The science behind Echo Show 10
A combination of audio and visual signals guide the device’s movement, so the screen is always in view.
The first Echo Show represented an entirely new way to interact with Alexa; she could show you things on a screen controlled by voice. Being able to easily see your favorite recipe, watch your flash briefing, or video call with a friend is delightful — but we thought we could add even more to the experience. Our screens are stationary, but we are not. So with Echo Show 10, we asked ourselves: how can we keep the screen in view, no matter where you are in the room? The answer: it has to move.
Creating a device that can move intelligently in a way that improves the Alexa experience and is not distracting was no easy task. We had to consider when, where, and how to incorporate motion into Echo Show to make it feel like a natural extension of how customers experience Alexa.
Combining audio and computer vision algorithms
When you say “Alexa” to any Echo Show device today, you’ll see a blue light bar on screen. The lighter part of that blue light bar approximates the direction the device chooses to focus; we call this beam selection. Echo devices try to select the beam that gives the best accuracy for recognizing what was said.

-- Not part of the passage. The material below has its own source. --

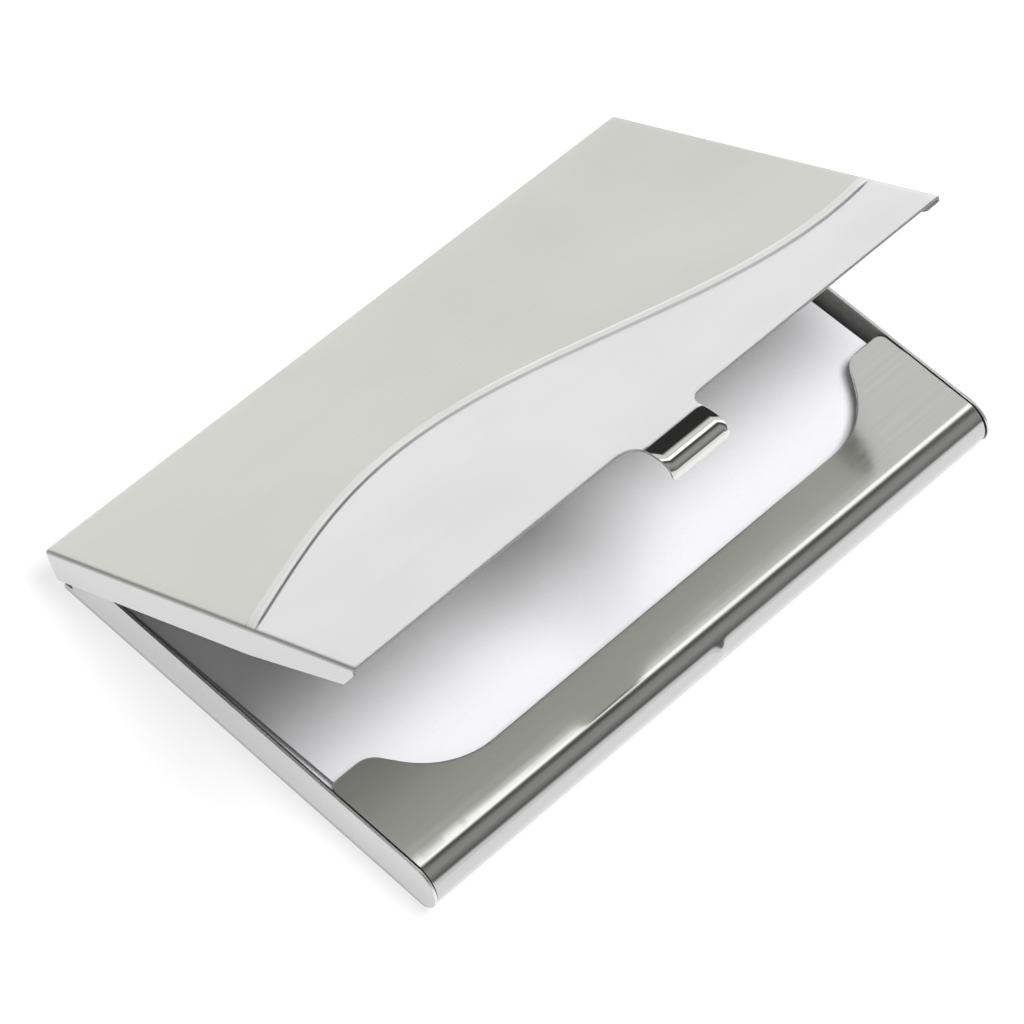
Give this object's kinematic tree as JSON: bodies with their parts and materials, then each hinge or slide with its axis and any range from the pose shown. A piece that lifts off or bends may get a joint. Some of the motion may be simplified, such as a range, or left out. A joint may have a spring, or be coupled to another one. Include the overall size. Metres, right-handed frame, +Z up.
{
  "type": "business card case",
  "caption": "Slim metal card case: rolled-nose tray with a scooped lip, hinged lid with a wave bead and curled thumb tab, holding a stack of cards.",
  "frame": {"origin": "middle of the object's footprint, on the plane it rests on, with the lid as stored", "axes": "+X along the case, the rolled nose and the lid's tab face -Y, the hinge is at +Y, +Z up out of the tray floor"},
  "size_m": [0.0952, 0.0624, 0.0368],
  "materials": {
    "base_steel": "bright polished stainless steel",
    "lid_steel": "fine satin stainless steel with a polished tab",
    "stud_steel": "plain stainless steel",
    "card_stock": "smooth white card"
  },
  "bodies": {
    "tray": {"base_shell": "base_steel"},
    "lid": {"lid_shell": "lid_steel", "hinge_stud_left": "stud_steel", "hinge_stud_right": "stud_steel"},
    "cards": {"card_01": "card_stock", "card_02": "card_stock", "card_03": "card_stock", "card_04": "card_stock", "card_05": "card_stock", "card_06": "card_stock", "card_07": "card_stock", "card_08": "card_stock", "card_09": "card_stock", "card_10": "card_stock", "card_11": "card_stock", "card_12": "card_stock"}
  },
  "joints": [
    {"name": "lid_hinge", "type": "hinge", "parent": "tray", "child": "lid", "pos_m": [0, 0.02809, 0.0038], "axis": [-1, 0, 0], "range_deg": [-31.2, 58.8]},
    {"name": "card_play", "type": "slide", "parent": "tray", "child": "cards", "axis": [1, 0, 0], "range_m": [-0.0008, 0.0008]}
  ]
}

However, what works for beam selection doesn’t work best for guiding motion. Noises, multiple speakers, or sound reflections from walls and other surfaces can prevent these algorithms from selecting the beam that best represents the direction of the talker. And with audio-only output, it doesn’t matter if Echo’s input system has selected a different beam: the user still hears Alexa’s response. But a screen that’s constantly moving around to avoid these echoes and noises would be a severe distraction.
With Echo Show 10, we solve this problem by combining sound source localization (SSL) with computer vision (CV). Our implementation of SSL uses acoustic-wave-decomposition and machine-learning techniques to determine the direction in which the user is most probably located. Then, the raw SSL measurements are fused with our CV algorithms.

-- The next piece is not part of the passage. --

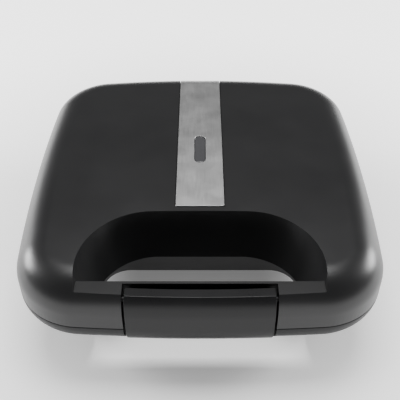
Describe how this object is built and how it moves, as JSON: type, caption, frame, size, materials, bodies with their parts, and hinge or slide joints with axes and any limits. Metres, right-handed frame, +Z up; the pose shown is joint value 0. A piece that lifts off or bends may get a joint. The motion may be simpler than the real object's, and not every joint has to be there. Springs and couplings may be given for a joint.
{
  "type": "panini press",
  "caption": "Electric contact grill: domed lid over a base, ribbed plates inside, a handle bar with a finger hole through both shells, and a snap latch.",
  "frame": {"origin": "on the table, under the centre of the press's bounding box", "axes": "+Z up, +X to the right seen from the front, -Y towards the handle and the latch, +Y towards the hinge and the cord inlet"},
  "size_m": [0.226, 0.248, 0.08],
  "materials": {
    "black_shell": "satin",
    "inner_plastic": "matte",
    "nonstick": "nonstick coated, matte",
    "element_steel": "oxidised",
    "sheet_steel": "plain sheet",
    "screw_steel": "zinc plated",
    "pin_steel": "ground",
    "ceramic": "matte",
    "terminal_white": "matte",
    "wire_sheath_red": "matte",
    "wire_sheath_blue": "matte",
    "sleeve_glassfibre": "woven",
    "trim_metal": "fine brushed",
    "lens_grey": "clear gloss",
    "lamp_red": "clear",
    "lamp_green": "clear",
    "holder_white": "matte",
    "rubber_black": "matte"
  },
  "bodies": {
    "base": {"base_shell": "black_shell", "base_frame": "inner_plastic", "lower_grill_plate": "nonstick", "lower_heating_element": "element_steel", "lower_element_clamps": "sheet_steel", "lower_heat_reflector": "sheet_steel", "base_thermostat": "ceramic", "terminal_block": "terminal_white", "base_wiring": "wire_sheath_blue", "cord_gland": "rubber_black", "foot_front_left": "rubber_black", "foot_front_right": "rubber_black", "foot_rear_left": "rubber_black", "foot_rear_right": "rubber_black", "base_frame_screws": "screw_steel", "lower_plate_screws": "screw_steel", "hinge_pin_left": "pin_steel", "hinge_pin_right": "pin_steel", "hinge_wire_sleeve": "sleeve_glassfibre"},
    "lid": {"lid_shell": "black_shell", "trim_strip": "trim_metal", "indicator_lens": "lens_grey", "lamp_holder": "holder_white", "power_lamp": "lamp_red", "ready_lamp": "lamp_green", "lid_frame": "inner_plastic", "upper_grill_plate": "nonstick", "upper_heating_element": "element_steel", "upper_element_clamps": "sheet_steel", "upper_heat_reflector": "sheet_steel", "lid_thermostat": "ceramic", "thermal_fuse": "sheet_steel", "lid_wiring": "wire_sheath_red", "lid_frame_screws": "screw_steel", "upper_plate_screws": "screw_steel", "latch_pin": "pin_steel"},
    "latch": {"latch": "black_shell"}
  },
  "joints": [
    {"name": "lid_hinge", "type": "hinge", "parent": "base", "child": "lid", "pos_m": [0, 0.11855, 0.046], "axis": [-1, 0, 0], "range_deg": [0, 105]},
    {"name": "latch_pivot", "type": "hinge", "parent": "lid", "child": "latch", "pos_m": [0, -0.11525, 0.064], "axis": [-1, 0, 0], "range_deg": [0, 25]}
  ]
}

The CV algorithms can identify objects and humans in the field of view, enabling the device to differentiate between sounds coming from people and those coming from other sources and reflections off walls. Sometimes audio can reflect from behind the device, so we added a setup step in which customers set the device’s range of motion. If the device can ignore sounds originating outside its range of motion, it’s better able to avoid reflections and narrow down the direction of the wake word.
The CV algorithms turn the camera image into hundreds of data points representing shapes, edges, facial landmarks, and general coloring; then the image is deleted permanently. These data points cannot be reverse-engineered to the original input, and no facial-recognition technology is used. All of this processing happens in a matter of milliseconds, entirely on-device.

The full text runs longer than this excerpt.